Alex is an actress, newly married to a musician, Eliot (Justin Rice, guitarist for Bishop Allen). Still caught up in first-blushy love, they lounge in bed with limbs entwined, affectionate and open: “I know it’s immature,” Alex says, “I’m not actually asking you this, this is a fake question. Do you love me?” Even before Eliot can assure her that he does, of course, she answers her own question, “You would be retarded to marry me if you didn’t love me.” That the question might be “fake” makes it also “real,” a means to confess insecurity and need, but not truly.
Alex has more chances to perform her questions when Eliot goes on the road with his band (she urges him to tell her, “I’m gonna ache, I’ll think about you when I’m singing”), and she’s cast in a play opposite the very Eliot-like Jamie (Barlow Jacobs). As they dig into their roles, which include an intimate, heavy-breathing sex scene on stage, Alex and Jamie also work through what may be a mutual attraction. At the same time, he becomes involved with Hellen, at Alex’s suggestion. The relationships are both complicated and simple, alluding to French romancey sort of roundelays, but less fantastic, perhaps because the film’s primary perception is Alex’s. As much as she might dream of forever-lustful-adoring love, she is also faced with compromises and choices, minor and life-changing, exasperatingly unfixed.

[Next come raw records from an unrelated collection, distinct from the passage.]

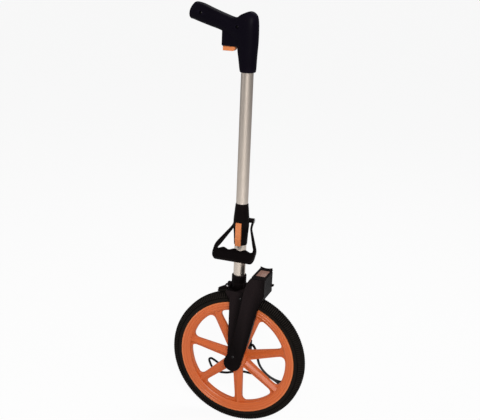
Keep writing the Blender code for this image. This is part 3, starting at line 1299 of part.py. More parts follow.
# ================================================================ kickstand
def stand_route():
    drop = STAND_PIVOT_Z - STAND_WIRE
    points = [(x * STAND_WIDTH, STAND_PIVOT_Y + y * STAND_REACH, STAND_PIVOT_Z - z * drop)
              for x, y, z in STAND_SHARES]
    return smooth(points, 2, cyclic=True)


def kickstand():
    return wire("kickstand", stand_route(), STAND_WIRE, "dark_steel", cyclic=True)


def stand_bracket():
    """A boss bolted to the far leg, with a recess for the axle's nut and a bore for the stand."""
    low_y, high_y = LEG_OUTSIDE + GAP, LEG_OUTSIDE + BRACKET_DEPTH
    bracket = block("stand_bracket", (-BRACKET_HALF, low_y, STAND_PIVOT_Z - BRACKET_DROP),
                    (BRACKET_HALF, high_y, STAND_PIVOT_Z + BRACKET_RISE), "black_plastic")
    soften(bracket, BRACKET_EDGE)
    recess = rod("nut_recess", AXLE_RADIUS + GAP + BUSH_WALL + BUSH_FLANGE + PLAY, low_y - OVERRUN,
                 LEG_OUTSIDE + FLANGE_THICKNESS + NUT_HEIGHT + GAP * 6, "Y", AXLE)
    bore = rod("stand_bore", STAND_WIRE + GAP, -BRACKET_HALF - OVERRUN, BRACKET_HALF + OVERRUN, "X",
               (0, STAND_PIVOT_Y, STAND_PIVOT_Z))
    cut(bracket, recess, bore)
    for number, place in enumerate(bracket_screw_places()):
        cut(bracket, rod(f"bracket_bore_{number}", SCREW_RADIUS + GAP, low_y - OVERRUN, high_y + OVERRUN,
                         "Y", place, steps=BORE_STEPS))
    return bracket


def bracket_screws():
    for name, place in zip(("bracket_screw_left", "bracket_screw_right"), bracket_screw_places()):
        screw_piece(name, place, LEG_INSIDE + LEG_EDGE, LEG_OUTSIDE + BRACKET_DEPTH + GAP, 1)


# ================================================================ assembly
def build():
    rim, rubber, shaft, nut = wheel_rim(), tyre(), axle(), axle_nut()
    lower = pulley("drive_pulley", AXLE, AXLE_RADIUS + GAP)
    hang(pivot("wheel_axis", AXLE), rim, rubber, shaft, nut, lower)

    fork()
    fork_screws()
    axle_bushes()
    drive_plate()
    drive_cover()
    cover_screw()
    drive_belt()

    counter_body()
    counter_bezel()
    counter_window()
    counter_screws()
    transfer_gears()
    upper = pulley("upper_pulley", UPPER_AXIS, SHAFT_RADIUS + GAP)
    drums = [drum(number) for number in range(DRUM_COUNT)]
    hang(pivot("counter_axis", UPPER_AXIS), upper, drum_shaft(), *drums)
    hang(pivot("reset_axis", RESET_PIVOT), reset_lever())

    tube("lower_tube", CROWN_BOTTOM + TUBE_FLOOR + GAP, LOWER_TUBE_TOP)
    hinge_lower()
    hinge_pin()
    sliding = latch()
    hang(pivot("latch_axis", Vector((POLE_X, -LATCH_BACK, LATCH_BOTTOM))), sliding)
    hang(pivot("handle_axis", FOLD_PIN), carry_handle())

    pole_axis = pivot("pole_axis", FOLD_PIN)
    hang(pole_axis, hinge_upper(), tube("upper_tube", UPPER_TUBE_BOTTOM, UPPER_TUBE_TOP),
         grip_shell("grip_near", NEAR), grip_shell("grip_far", FAR), *grip_screws(), trigger_spring())
    hang(pivot("trigger_axis", SPRING_PLACE + Vector((0, 0, TRIGGER_TOP))), trigger())

    brake_axis = pivot("brake_axis", Vector((BRAKE_PIVOT_X, 0, BRAKE_PIVOT_Z)))
    hang(brake_axis, brake_arm(), brake_pad())
    brake_pin()

    hang(pivot("stand_axis", Vector((0, STAND_PIVOT_Y, STAND_PIVOT_Z))), kickstand())
    stand_bracket()
    bracket_screws()
    bpy.context.view_layer.update()


build()
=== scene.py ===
# %% [markdown]
# # A measuring wheel, from its working frame to its finished look
# The frame holds every solid of the wheel at its real size and place, with its joints. This
# lesson gives each of them its finish, and models again the ones whose surface has more to
# show than the solid holds: tread, grip, ribs, wire, numbers and screws.

# %% Load the frame
import json
from math import asin, atan2, copysign, cos, hypot, pi, radians, sin, tau

import bmesh
import bpy
from mathutils import Matrix, Vector


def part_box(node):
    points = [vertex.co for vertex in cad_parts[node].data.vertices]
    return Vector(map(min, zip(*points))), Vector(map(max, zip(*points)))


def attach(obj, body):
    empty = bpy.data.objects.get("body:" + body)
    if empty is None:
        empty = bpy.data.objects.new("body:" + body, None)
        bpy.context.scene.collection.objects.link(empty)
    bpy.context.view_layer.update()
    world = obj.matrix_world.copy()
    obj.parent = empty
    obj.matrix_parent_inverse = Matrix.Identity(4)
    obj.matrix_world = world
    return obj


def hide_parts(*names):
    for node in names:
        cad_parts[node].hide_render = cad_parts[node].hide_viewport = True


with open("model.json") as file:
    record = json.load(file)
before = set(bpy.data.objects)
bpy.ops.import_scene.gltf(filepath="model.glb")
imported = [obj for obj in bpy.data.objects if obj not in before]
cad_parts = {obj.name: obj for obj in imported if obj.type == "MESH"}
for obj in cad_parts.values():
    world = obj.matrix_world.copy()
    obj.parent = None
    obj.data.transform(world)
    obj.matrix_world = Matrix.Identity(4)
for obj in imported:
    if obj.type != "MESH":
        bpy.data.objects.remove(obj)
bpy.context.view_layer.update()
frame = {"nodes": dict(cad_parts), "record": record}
BEHAVIOUR = frame["record"]["behaviour"]
BODY_OF = {node: body for body, nodes in BEHAVIOUR["bodies"].items() for node in nodes}
JOINT = {joint["name"]: joint for joint in BEHAVIOUR["joints"]}

# %% [markdown]
# ## Places that later steps share
# Axes come from the joints, so a new piece sits exactly where the moving solid does.

# %% Axes and radii
HUB = Vector(JOINT["wheel_spin"]["pos_m"])
COUNTER_AXIS = Vector(JOINT["counter_spin"]["pos_m"])
FOLD_PIN = Vector(JOINT["pole_fold"]["pos_m"])
STAND_PIVOT = Vector(JOINT["stand_swing"]["pos_m"])
POLE_X = FOLD_PIN.x
WHEEL_RADIUS = HUB.z
TYRE_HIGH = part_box("tyre")[1]
RIM_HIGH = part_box("wheel_rim")[1]
print("wheel radius", round(WHEEL_RADIUS, 5), "hub", tuple(round(v, 4) for v in HUB))

# %% [markdown]
# ## Camera
# The photograph looks a little down from the near right, with the camera tipped slightly
# clockwise. A long lens keeps the pole's edges almost parallel.

# %% Camera
CAMERA_AZIMUTH = radians(19.4)
CAMERA_ELEVATION = radians(17.6)
CAMERA_ROLL = radians(2.27)
CAMERA_DISTANCE = 1.7511
CAMERA_AIM = Vector((-0.0093, 0.0, 0.5117))
LENS, SENSOR_WIDTH = 60, 36      # millimetres


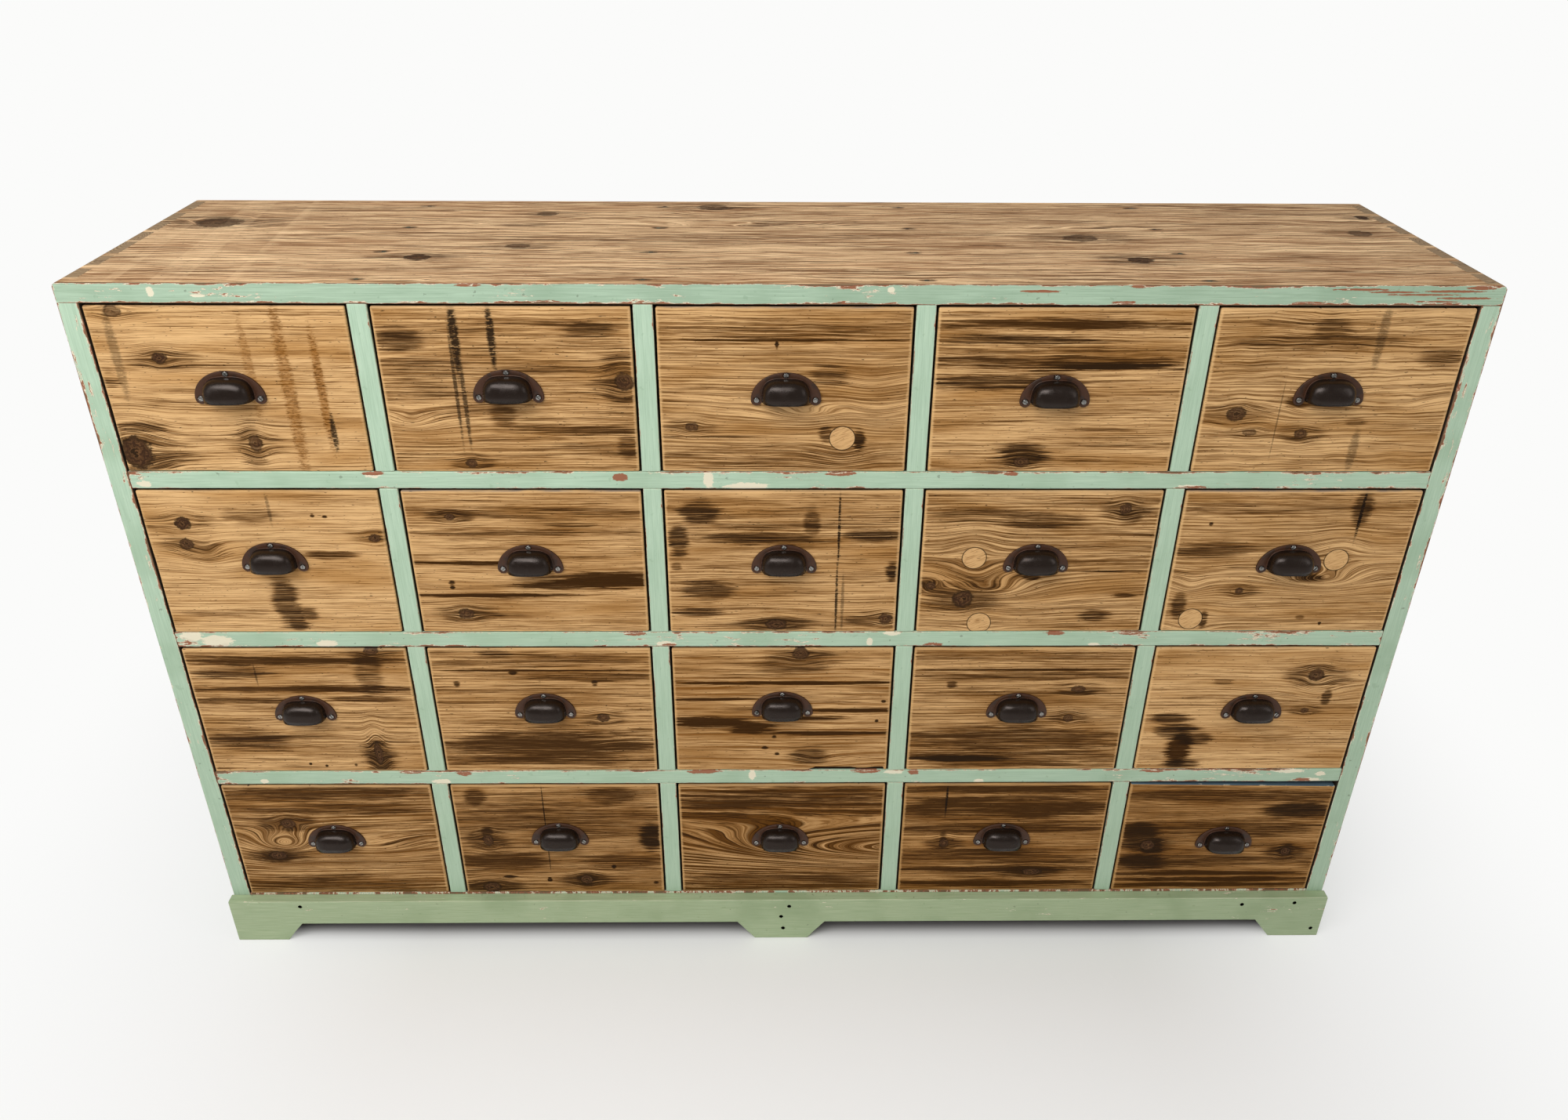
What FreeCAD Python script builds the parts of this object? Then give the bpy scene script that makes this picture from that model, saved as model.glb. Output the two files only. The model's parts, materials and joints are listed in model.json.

She flirts with Jamie but remains uncertain what she wants, and so she articulates her not-quite-desires in actor-talk: “You worry sometimes,” she confesses about herself, “that you’re being too zealous.” And then she shifts the you back onto Jamie: “Because you have a tendency to lay back sometimes as a person, I always feel like I’m just rushing forward at people.” She tells him that because he’s “solid,” she knows he’s not scared. But his lack of commitment—to her or to Hellen—may be real and not just an affect. Though Alex rebukes Hellen for “playing games” with her own boyfriend and Jamie, she’s doing the same, just not quite having “real” sex with Jamie.
One set-piece crosscuts between Jamie and Hellen in sexual throes and Jamie and Alex rehearsing. On stage, the sex scene is awkward and artificial. Their director (Jane Adams) fumbles with their legs and arranges their faces to angle just so, hoping to convey the reality of the characters’ desire. “You can’t fake that,” she says, though of course, this is exactly what you do daily, whether in efforts to please partners, convince yourself, or make right what seems wrong. “How are we gonna fake that,” the director worries, “at this point downstage? If he doesn’t have his underwear down and a full erection, then where are we?” The playwright (Josh Hamilton) insists that his vision is crucial and translatable: “However we get to the point that the audience is seeing something more intimate and more real than they usually see…” he trails off. Indeed, this has been a project for mumblecore, to convey intimacy as reality, to make performance persuasive, not fake. That this film makes the problem rather meta might be seen as a step away from or deeper into that project. Does poking at the edges of the representational process, performing a lack of polish and drawing attention to the artifice, reinforce the artifice or expose it as such?
Such questions are hardly unique to mumblecore (neorealism has asked them before, as has grunge and punk), but that doesn’t make them any less interesting. In Alexander the Last, the questions color Alex’s experiences, as the film renders her subjective state in careful compositions: she’s blurry-backgrounded to Jamie’s intent texting, until she walks forward to lean down and look into his face, close, desirous, clearly focused, and just as quickly, withdrawn; she and Hellen spend a day shopping and park-walking with their mutual object of affection, Hellen’s photos forcing intimacies and also revealing the fact of their posing.
Much like the theatrical piece, the melodrama of the film takes on a more or less familiar shape, as betrayal leads to remorse and reconciliation, for now. As Alex struggles with what’s real and what’s fake, she comes to terms with what connects her with Eliot. When he shows her photos he’s taken of pizza boxes collected on the road, she looks bored and distracted; when he reads to her from Edgar Allen Poe’s “The Bells,” she listens raptly. “In a mad expostulation with the deaf and frantic fire,” he recites, “Leaping higher, higher, higher, / With a desperate desire,” the bells clang and tinkle and clamor. And after all the drama, what’s real is only what’s in front of you.